Overcomplicating the Map

One of the most frequent mistakes in process mapping is trying to capture every possible branch, exception, and edge case in a single diagram. While the intent is usually thoroughness, the result is a cluttered, overwhelming map that few people can actually use. 

In Salesforce projects, this often translates into overly complex automation or configurations that are hard to maintain.

Neglecting Stakeholder Input

A process map that doesn’t reflect the reality of day-to-day operations is little more than a pretty picture. This happens when the mapping exercise is done by a small group without involving the people who actually execute the work. 
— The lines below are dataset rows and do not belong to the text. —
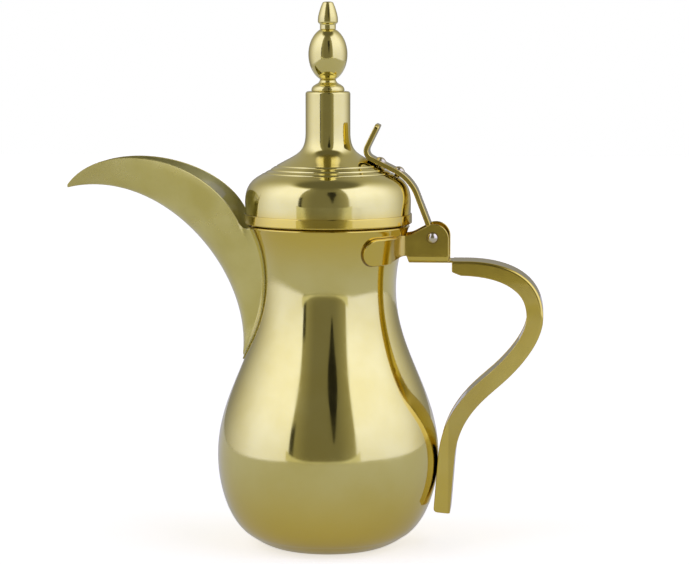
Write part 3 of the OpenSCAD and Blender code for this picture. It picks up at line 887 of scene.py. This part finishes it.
def build_liner():
    half = STRAP_W / 2 - STRAP - 0.05
    thick = 1.2
    start, end = 6.0, handle_line.length - 1.0

    def place(s, a):
        return on_line(handle_line, s, a, channel_depth(s) - STRAP / 2 - thick / 2 - 0.2)

    outline = np.array([(start, -half), (end, -half), (end, half), (start, half)])
    grid = [(s, a) for s in np.linspace(start, end, 190) for a in np.linspace(-half, half, 9)]
    part = sheet(outline, place, thick, edge_r=0.15, inner_points=grid, step=1.2)
    piece("handle_inner_strip", part, "pot", ["handle_liner"], golden)


# ---- Hinge ----

LEVER_W, LEVER_T = 17.0, 2.6
TAB_END = np.array([28, 233.3])
TAB_CORNER = np.array([19.9, 216.8])
KNEE = np.array([45.8, 203.9])
EYE = np.array([PIN_X, PIN_Z])
EYE_R = 4.5
PIN_R = 2.2


def corner_curve(a, b, c, d, n):
    """The corner b of a path a-b-c, rounded by a curve that starts d before it."""
    p, q = b + d * unit(a - b), b + d * unit(c - b)
    return bezier(p, p + (b - p) * 0.6, q + (b - q) * 0.6, q, n)


lever_line = Line(chain(
    [TAB_END], [TAB_END + (TAB_CORNER - TAB_END) * 0.3],
    corner_curve(TAB_END, TAB_CORNER, KNEE, 5, 24),
    corner_curve(TAB_CORNER, KNEE, EYE, 9, 36),
    [EYE + (KNEE - EYE) * 0.5], [EYE + (KNEE - EYE) * 0.08],
))


def build_lever():
    half = LEVER_W / 2
    hole_r = PIN_R + 0.07
    end = lever_line.length

    def place(s, a):
        return on_line(lever_line, s, a)

    outline = softened([(0, -half), (end, -half), (end, half), (0, half)], {0: 3.2, 3: 3.2}, 10)
    grid = [(s, a) for s in np.linspace(0, end, 110) for a in np.linspace(-half, half, 9)]
    strip = sheet(outline, place, LEVER_T, edge_r=0.55, inner_points=grid, step=0.8)
    section = [(hole_r, -half), (EYE_R, -half), (EYE_R, half), (hole_r, half)]
    barrel = softened(section, {0: 0.3, 1: 0.6, 2: 0.6, 3: 0.3})
    turn = Matrix.Translation((PIN_X, 0, PIN_Z)) @ Matrix.Rotation(math.pi / 2, 4, "X")
    part = joined(strip, placed(lathe(barrel, 64), turn))
    piece("thumb_lever", part, "lid", ["lid_lever"], golden)


def domed_outline(r, h, shank_r, shank):
    """A domed head of radius r and height h on a shank that reaches down."""
    ball = (r * r + h * h) / (2 * h)
    angles = np.linspace(0, math.asin(r / ball), 16)
    top = [(ball * math.sin(t), h - ball + ball * math.cos(t)) for t in angles]
    outline = chain(top, [(r, -0.15), (shank_r, -0.15), (shank_r, -shank), (0, -shank)])
    n = len(top)
    return softened(outline, {n - 1: 0.35, n: 0.12})


RIVET_X = (28.9, 39.1)
RIVET_R = 3.1


def build_rivets():
    along = unit(KNEE - TAB_CORNER)
    tilt = math.atan2(-along[1], along[0])
    parts = []
    for x in RIVET_X:
        p = TAB_CORNER + along * (x - TAB_CORNER[0]) / along[0]
        turn = Matrix.Translation((p[0], 0, p[1])) @ Matrix.Rotation(tilt, 4, "Y")
        head = Matrix.Translation((0, 0, LEVER_T / 2))
        tail = [(0, -4.2), (2.8, -4.2), (2.8, -5.2), (2.0, -5.6), (0, -5.6)]
        parts.append(placed(lathe(domed_outline(RIVET_R, 1.7, 1.5, 6.0), 48), turn @ head))
        parts.append(placed(lathe(softened(tail, {1: 0.2, 2: 0.4, 3: 0.4}), 48), turn))
    piece("lever_rivet_pair", joined(*parts), "lid", ["lever_rivets"], steel)


def build_pin():
    half = STRAP_W / 2
    head = lathe(domed_outline(PIN_HEAD_R, 1.5, PIN_R, half), 64)
    middle, out = Matrix.Translation((PIN_X, 0, PIN_Z)), Matrix.Translation((0, 0, half))
    near, far = (middle @ Matrix.Rotation(a, 4, "X") @ out for a in (math.pi / 2, -math.pi / 2))
    part = joined(placed(head, near), placed(head, far))
    piece("hinge_rod", part, "pot", ["hinge_pin"], steel)


# ---- Lid ----

DOME_R = 45.7
BAND_R, BAND_H = 46.3, 5.4
BAND_Z = MOUTH_Z + 0.8
CHIMNEY_R, CHIMNEY_Z = 12.3, 251.2
COLLAR_R = 40.4
GROOVES = (28.6, 32.0, 35.0)


def dome_side():
    """The dome's outer outline from the chimney's foot down, with its grooves pressed in."""
    smooth = chain(
        bezier((CHIMNEY_R, 229.1), (CHIMNEY_R, 215.5), (18.4, 217.3), (31.2, 208.75), 200),
        bezier((31.2, 208.75), (37.8, 204.3), (DOME_R, 203.4), (DOME_R, 190.4), 160),
    )
    dip = np.zeros(len(smooth))
    for r in GROOVES:
        off = smooth[:, 0] - r
        dip += 0.42 * np.exp(-((off / 0.5) ** 2)) - 0.10 * np.exp(-((off / 1.3) ** 2))
    pressed = moved(smooth, dip)
    near_groove = np.min(np.abs(smooth[:, :1] - np.array(GROOVES)), axis=1) < 1.8
    keep = near_groove | (np.arange(len(smooth)) % 3 == 0)
    return pressed[keep], smooth[::6]


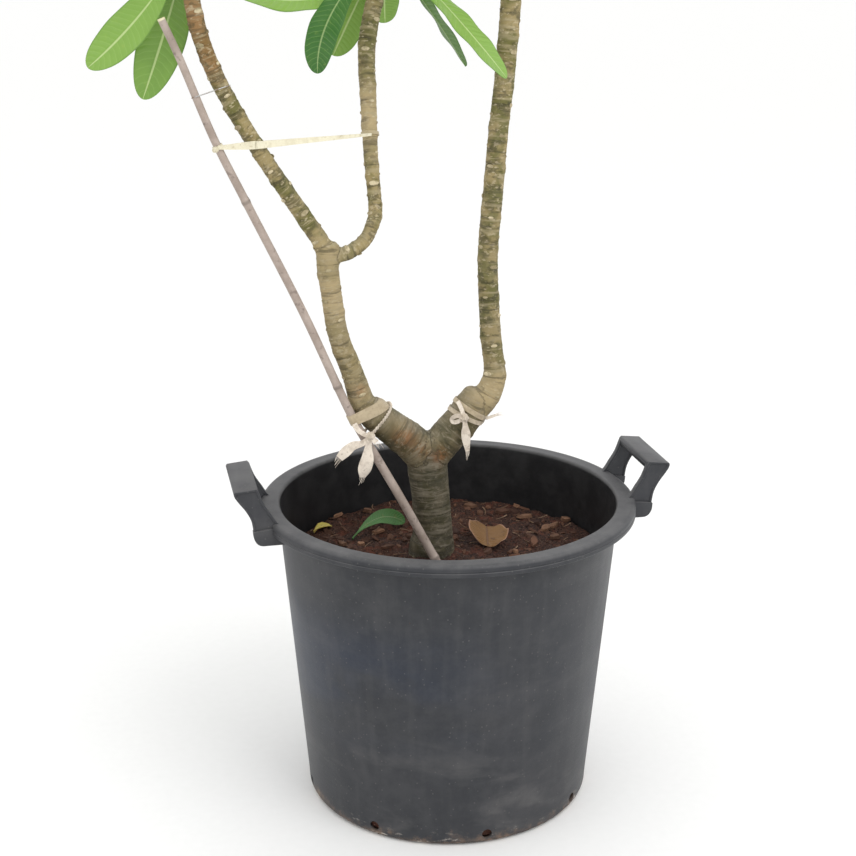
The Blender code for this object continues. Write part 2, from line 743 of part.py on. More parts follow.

In Salesforce terms, this can mean designing automation that looks efficient on paper but creates frustration for sales reps, service agents, or compliance teams. To avoid this, it’s essential to include frontline users and stakeholders from multiple functions in the mapping process. 

Failing to Update

A process map is not a one-time deliverable; it’s a living document. Yet many organizations create a map at the start of a project and never revisit it. The danger here is that as business needs change, Salesforce evolves, or new integrations are added, the map quickly becomes outdated. 

Teams may end up working with a process that no longer matches reality, leading to inefficiencies and misalignment. The solution is to build a cadence for updates. Pair process maps with monitoring tools such as dashboards, metrics, or even process-mining snapshots that reveal how workflows are performing in practice.

Process mapping isn’t just about drawing diagrams, it’s about creating clarity, building alignment, and designing Salesforce implementations that stand the test of time. A process-driven approach ensures workflows are efficient, scalable, and directly tied to business outcomes. 

At Aquiva Labs, we bring this discipline to every engagement, combining proven mapping practices with deep Salesforce expertise. Our role goes beyond implementation: we act as a trusted advisor, design future-ready architectures, and deliver solutions that adapt and grow with their business.